Erstens: Wirtschaftsdaten wie das BIP, die Inflation oder die Arbeitslosigkeit sind ein wichtiger Indikator für die Macht und die Leistung von Ländern, aber auch von Unternehmen. Sie bilden die Grundlage für Anlageempfehlungen. Das führt dazu, dass die Wahl der statistischen Methoden zu Gunsten der schmeichelhaftesten Kennzahl ausfällt. Aufgehübschte Daten («Window Dressing») und PR-Methoden sind in die Wirtschaftsinformation eingedrungen, was dazu führt, dass Marketing zunehmend mit einer sachlichen Berichterstattung konkurriert.

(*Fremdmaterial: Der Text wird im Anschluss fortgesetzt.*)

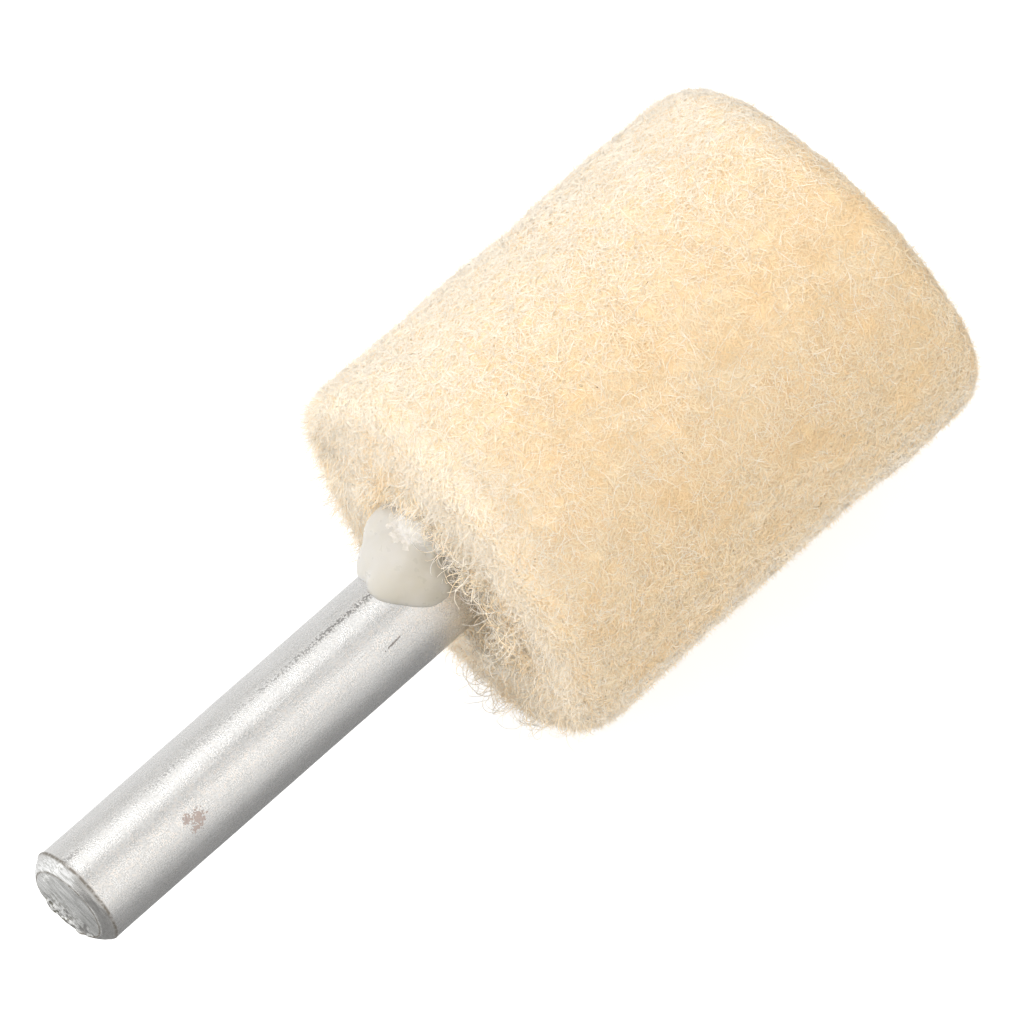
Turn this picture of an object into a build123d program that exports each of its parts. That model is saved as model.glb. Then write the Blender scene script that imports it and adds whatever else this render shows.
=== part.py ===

Die Arbeitslosigkeit lässt die Entmutigten aussen vor

Die Schweiz rühmt sich z.B. der Vollbeschäftigung, die Arbeitslosenquote liegt laut Staatssekretariat für Wirtschaft mit 2,5% per Ende Februar auf einem Tiefststand. Bei dieser Zahl bleiben jedoch viele Dinge unberücksichtigt, wie etwa die Zunahme der befristeten Arbeitsverträge, die strukturelle Arbeitslosigkeit älterer Menschen, die Unterbeschäftigung (sie notiert auf einem 18-Jahreshoch) und vor allem die entmutigten Arbeitssuchenden, die nicht mehr bei einer regionalen Arbeitsvermittlung gemeldet sind. Auch ein Blick nach Europa und in die USA zeigt, dass die Arbeitslosenzahlen in allen grossen Volkswirtschaften von denselben Problemen der Unterschätzung betroffen sind.

Die Inflation ist vielleicht die gesellschaftlich sensibelste Zahl. Auf ihrer Grundlage werden Löhne und Gehälter angepasst. Wenn die Methodik die tatsächliche Preissteigerung unterschätzt, kann diese einzige Zahl Quelle sozialer Instabilität sein. In der Schweiz, den EU-Ländern und den USA liefert der Konsumentenpreisindex keine Indikation für die Lebenshaltungskosten. Er behauptet lediglich, ein Preisindex zu sein.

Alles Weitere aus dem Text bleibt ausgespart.